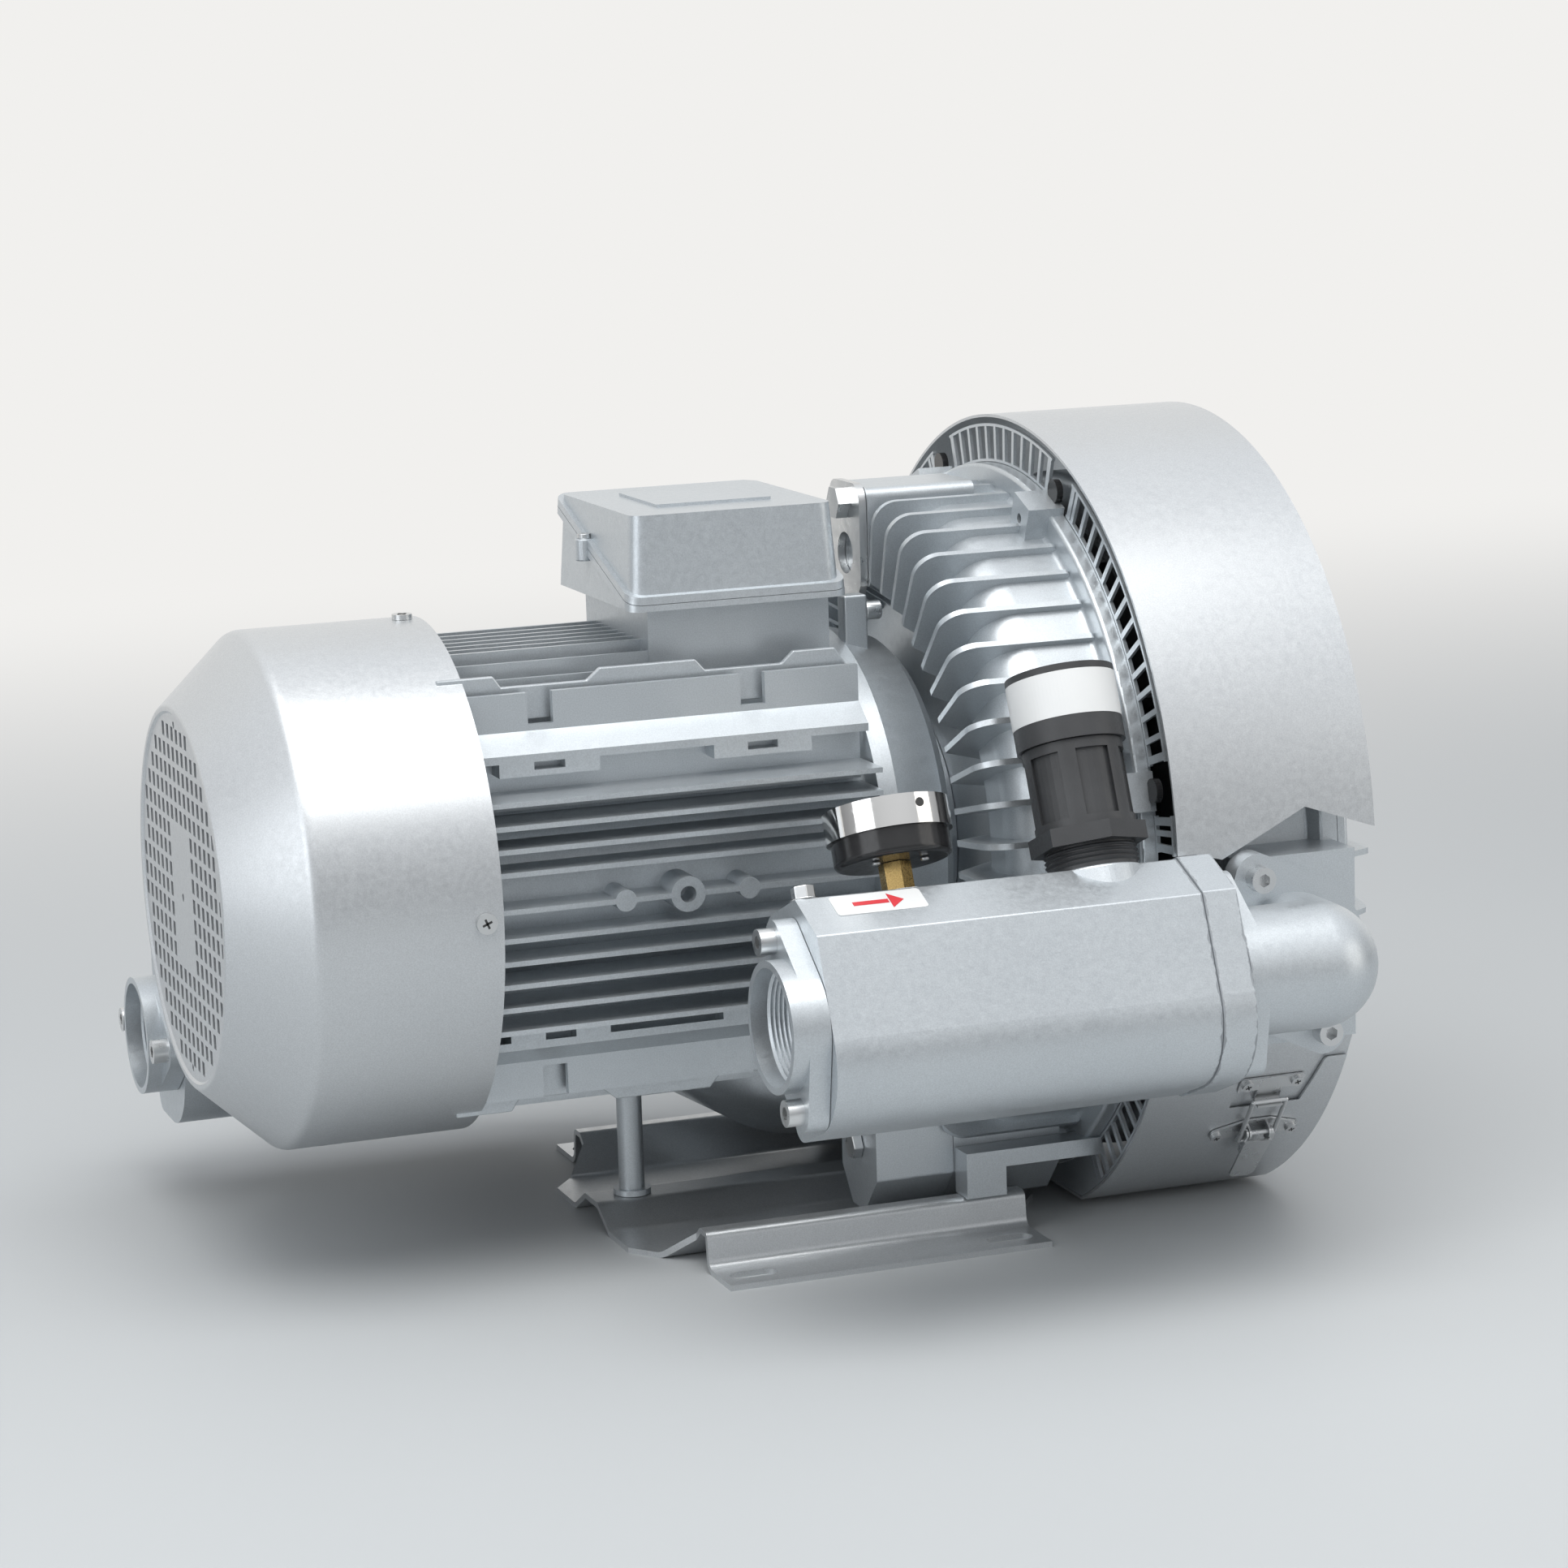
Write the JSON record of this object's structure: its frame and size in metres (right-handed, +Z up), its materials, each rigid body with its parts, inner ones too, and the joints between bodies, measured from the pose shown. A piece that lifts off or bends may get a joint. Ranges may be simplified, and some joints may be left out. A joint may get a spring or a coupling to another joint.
{
  "type": "side channel blower",
  "caption": "Regenerative side channel blower with finned motor, shrouded impeller stages, two silencers, pressure gauge and relief valve on a pressed base.",
  "frame": {"origin": "centre of the four base slots, on the floor plane under the base", "axes": "+X along the motor axis from the fan cover towards the blower end, +Y towards the far silencer, +Z up"},
  "size_m": [0.577, 0.503, 0.4129],
  "materials": {
    "silver_casting": "satin silver paint on a casting",
    "silver_sheet": "satin silver paint on sheet steel",
    "steel": "machined steel",
    "lamination": "stacked lamination",
    "copper": "varnished copper wire",
    "zinc": "bright zinc plate",
    "impeller_aluminium": "bare cast aluminium",
    "black_plastic": "matt black moulded plastic",
    "black_gloss": "black lacquer",
    "chrome": "polished chrome",
    "brass": "turned brass",
    "dial_white": "matt white",
    "glass": "clear",
    "liner_foam": "open felt liner",
    "terminal_plastic": "moulded terminal block"
  },
  "bodies": {
    "frame": {"base_plate": "silver_sheet", "motor_support_post": "silver_casting", "motor_housing": "silver_casting", "rear_end_shield": "silver_casting", "drive_end_shield": "silver_casting", "stator_core": "lamination", "stator_windings": "copper", "shaft_bearings": "steel", "fan_cover": "silver_sheet", "fan_cover_screws": "zinc", "terminal_box": "silver_casting", "terminal_box_lid": "silver_casting", "terminal_board": "terminal_plastic", "cable_entry_plugs": "silver_casting", "lifting_bracket": "zinc", "hex_bolts": "zinc", "inner_stage_housing": "silver_casting", "inner_stage_cover": "silver_casting", "end_stage_housing": "silver_casting", "end_cover": "silver_casting", "shroud_upper": "silver_sheet", "shroud_lower": "silver_sheet", "shroud_side_strips": "silver_sheet", "air_grid": "silver_sheet", "near_silencer": "silver_casting", "far_silencer": "silver_casting", "near_port_flange": "silver_casting", "far_port_flange": "silver_casting", "silencer_end_flanges": "silver_casting", "port_flange_screws": "zinc", "silencer_liners": "liner_foam", "near_elbow": "silver_casting", "elbow_screws": "zinc", "far_bend": "silver_casting", "duct_cap": "silver_casting", "gauge_washer": "zinc", "gauge_stem": "brass", "gauge_case": "black_gloss", "gauge_bezel": "chrome", "gauge_dial": "dial_white", "gauge_glass": "glass", "valve_body": "black_plastic", "valve_cap": "black_plastic", "valve_spring": "steel", "latch_bases": "zinc", "catch_plates": "zinc", "shroud_screws": "zinc"},
    "rotor": {"motor_shaft": "steel", "rotor_core": "lamination", "motor_cooling_fan": "black_plastic", "inner_impeller": "impeller_aluminium", "shroud_fan_wheel": "black_plastic", "end_impeller": "impeller_aluminium", "impeller_nut": "steel"},
    "relief_poppet": {"valve_poppet": "black_plastic"},
    "pressure_needle": {"gauge_needle": "black_plastic"},
    "near_lever": {"near_latch_lever": "zinc"},
    "near_bail": {"near_latch_bail": "zinc"},
    "far_lever": {"far_latch_lever": "zinc"},
    "far_bail": {"far_latch_bail": "zinc"}
  },
  "joints": [
    {"name": "rotor_spin", "type": "hinge", "parent": "frame", "child": "rotor", "pos_m": [0, 0, 0.1973], "axis": [1, 0, 0], "continuous": true},
    {"name": "poppet_lift", "type": "slide", "parent": "frame", "child": "relief_poppet", "axis": [0, 0.3827, 0.9239], "range_m": [0, 0.006], "stiffness_N_per_m": 3000, "springref_m": -0.008, "deforming": ["valve_spring"]},
    {"name": "needle_turn", "type": "hinge", "parent": "frame", "child": "pressure_needle", "pos_m": [-0.0175, -0.20722, 0.2257], "axis": [0, -0.3827, -0.9239], "range_deg": [0, 270], "stiffness_Nm_per_rad": 0.0005},
    {"name": "near_lever_turn", "type": "hinge", "parent": "frame", "child": "near_lever", "pos_m": [0.199, -0.16058, 0.05016], "axis": [-1, 0, 0], "range_deg": [0, 140]},
    {"name": "near_bail_turn", "type": "hinge", "parent": "near_lever", "child": "near_bail", "pos_m": [0.199, -0.15652, 0.04573], "axis": [-1, 0, 0], "range_deg": [-140, 0]},
    {"name": "far_lever_turn", "type": "hinge", "parent": "frame", "child": "far_lever", "pos_m": [0.199, 0.16058, 0.05016], "axis": [1, 0, 0], "range_deg": [0, 140]},
    {"name": "far_bail_turn", "type": "hinge", "parent": "far_lever", "child": "far_bail", "pos_m": [0.199, 0.15652, 0.04573], "axis": [1, 0, 0], "range_deg": [-140, 0]}
  ],
  "couplings": [
    {"joint": "near_bail_turn", "follows": "near_lever_turn", "ratio": -1},
    {"joint": "far_bail_turn", "follows": "far_lever_turn", "ratio": -1}
  ]
}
● ● ● ● ●
Set down the listing in full, keeping every word exactly as it is.

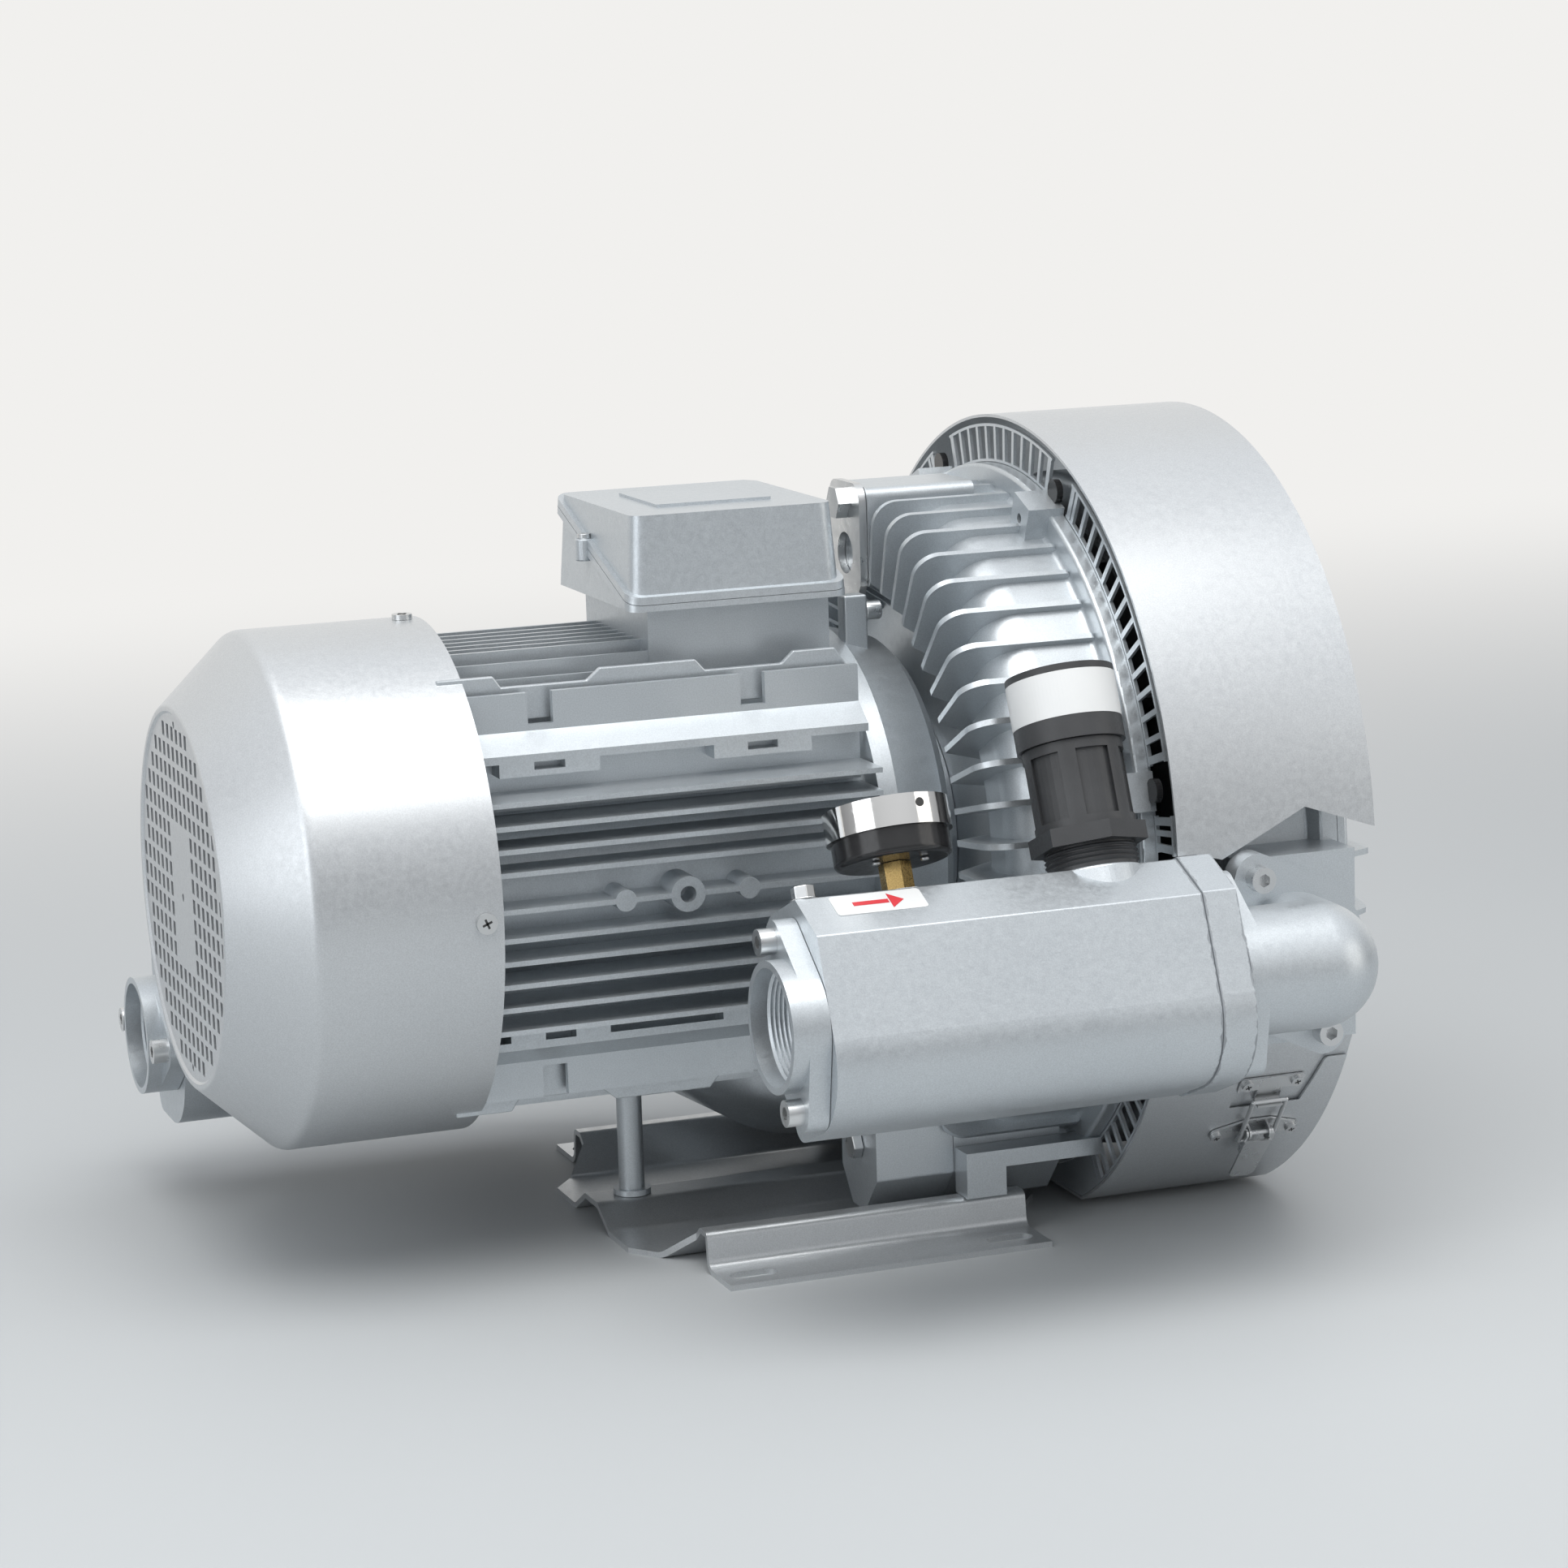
Write the JSON record of this object's structure: its frame and size in metres (right-handed, +Z up), its materials, each rigid body with its parts, inner ones too, and the joints between bodies, measured from the pose shown. A piece that lifts off or bends may get a joint. Ranges may be simplified, and some joints may be left out. A joint may get a spring or a coupling to another joint.
{
  "type": "side channel blower",
  "caption": "Regenerative side channel blower with finned motor, shrouded impeller stages, two silencers, pressure gauge and relief valve on a pressed base.",
  "frame": {"origin": "centre of the four base slots, on the floor plane under the base", "axes": "+X along the motor axis from the fan cover towards the blower end, +Y towards the far silencer, +Z up"},
  "size_m": [0.577, 0.503, 0.4129],
  "materials": {
    "silver_casting": "satin silver paint on a casting",
    "silver_sheet": "satin silver paint on sheet steel",
    "steel": "machined steel",
    "lamination": "stacked lamination",
    "copper": "varnished copper wire",
    "zinc": "bright zinc plate",
    "impeller_aluminium": "bare cast aluminium",
    "black_plastic": "matt black moulded plastic",
    "black_gloss": "black lacquer",
    "chrome": "polished chrome",
    "brass": "turned brass",
    "dial_white": "matt white",
    "glass": "clear",
    "liner_foam": "open felt liner",
    "terminal_plastic": "moulded terminal block"
  },
  "bodies": {
    "frame": {"base_plate": "silver_sheet", "motor_support_post": "silver_casting", "motor_housing": "silver_casting", "rear_end_shield": "silver_casting", "drive_end_shield": "silver_casting", "stator_core": "lamination", "stator_windings": "copper", "shaft_bearings": "steel", "fan_cover": "silver_sheet", "fan_cover_screws": "zinc", "terminal_box": "silver_casting", "terminal_box_lid": "silver_casting", "terminal_board": "terminal_plastic", "cable_entry_plugs": "silver_casting", "lifting_bracket": "zinc", "hex_bolts": "zinc", "inner_stage_housing": "silver_casting", "inner_stage_cover": "silver_casting", "end_stage_housing": "silver_casting", "end_cover": "silver_casting", "shroud_upper": "silver_sheet", "shroud_lower": "silver_sheet", "shroud_side_strips": "silver_sheet", "air_grid": "silver_sheet", "near_silencer": "silver_casting", "far_silencer": "silver_casting", "near_port_flange": "silver_casting", "far_port_flange": "silver_casting", "silencer_end_flanges": "silver_casting", "port_flange_screws": "zinc", "silencer_liners": "liner_foam", "near_elbow": "silver_casting", "elbow_screws": "zinc", "far_bend": "silver_casting", "duct_cap": "silver_casting", "gauge_washer": "zinc", "gauge_stem": "brass", "gauge_case": "black_gloss", "gauge_bezel": "chrome", "gauge_dial": "dial_white", "gauge_glass": "glass", "valve_body": "black_plastic", "valve_cap": "black_plastic", "valve_spring": "steel", "latch_bases": "zinc", "catch_plates": "zinc", "shroud_screws": "zinc"},
    "rotor": {"motor_shaft": "steel", "rotor_core": "lamination", "motor_cooling_fan": "black_plastic", "inner_impeller": "impeller_aluminium", "shroud_fan_wheel": "black_plastic", "end_impeller": "impeller_aluminium", "impeller_nut": "steel"},
    "relief_poppet": {"valve_poppet": "black_plastic"},
    "pressure_needle": {"gauge_needle": "black_plastic"},
    "near_lever": {"near_latch_lever": "zinc"},
    "near_bail": {"near_latch_bail": "zinc"},
    "far_lever": {"far_latch_lever": "zinc"},
    "far_bail": {"far_latch_bail": "zinc"}
  },
  "joints": [
    {"name": "rotor_spin", "type": "hinge", "parent": "frame", "child": "rotor", "pos_m": [0, 0, 0.1973], "axis": [1, 0, 0], "continuous": true},
    {"name": "poppet_lift", "type": "slide", "parent": "frame", "child": "relief_poppet", "axis": [0, 0.3827, 0.9239], "range_m": [0, 0.006], "stiffness_N_per_m": 3000, "springref_m": -0.008, "deforming": ["valve_spring"]},
    {"name": "needle_turn", "type": "hinge", "parent": "frame", "child": "pressure_needle", "pos_m": [-0.0175, -0.20722, 0.2257], "axis": [0, -0.3827, -0.9239], "range_deg": [0, 270], "stiffness_Nm_per_rad": 0.0005},
    {"name": "near_lever_turn", "type": "hinge", "parent": "frame", "child": "near_lever", "pos_m": [0.199, -0.16058, 0.05016], "axis": [-1, 0, 0], "range_deg": [0, 140]},
    {"name": "near_bail_turn", "type": "hinge", "parent": "near_lever", "child": "near_bail", "pos_m": [0.199, -0.15652, 0.04573], "axis": [-1, 0, 0], "range_deg": [-140, 0]},
    {"name": "far_lever_turn", "type": "hinge", "parent": "frame", "child": "far_lever", "pos_m": [0.199, 0.16058, 0.05016], "axis": [1, 0, 0], "range_deg": [0, 140]},
    {"name": "far_bail_turn", "type": "hinge", "parent": "far_lever", "child": "far_bail", "pos_m": [0.199, 0.15652, 0.04573], "axis": [1, 0, 0], "range_deg": [-140, 0]}
  ],
  "couplings": [
    {"joint": "near_bail_turn", "follows": "near_lever_turn", "ratio": -1},
    {"joint": "far_bail_turn", "follows": "far_lever_turn", "ratio": -1}
  ]
}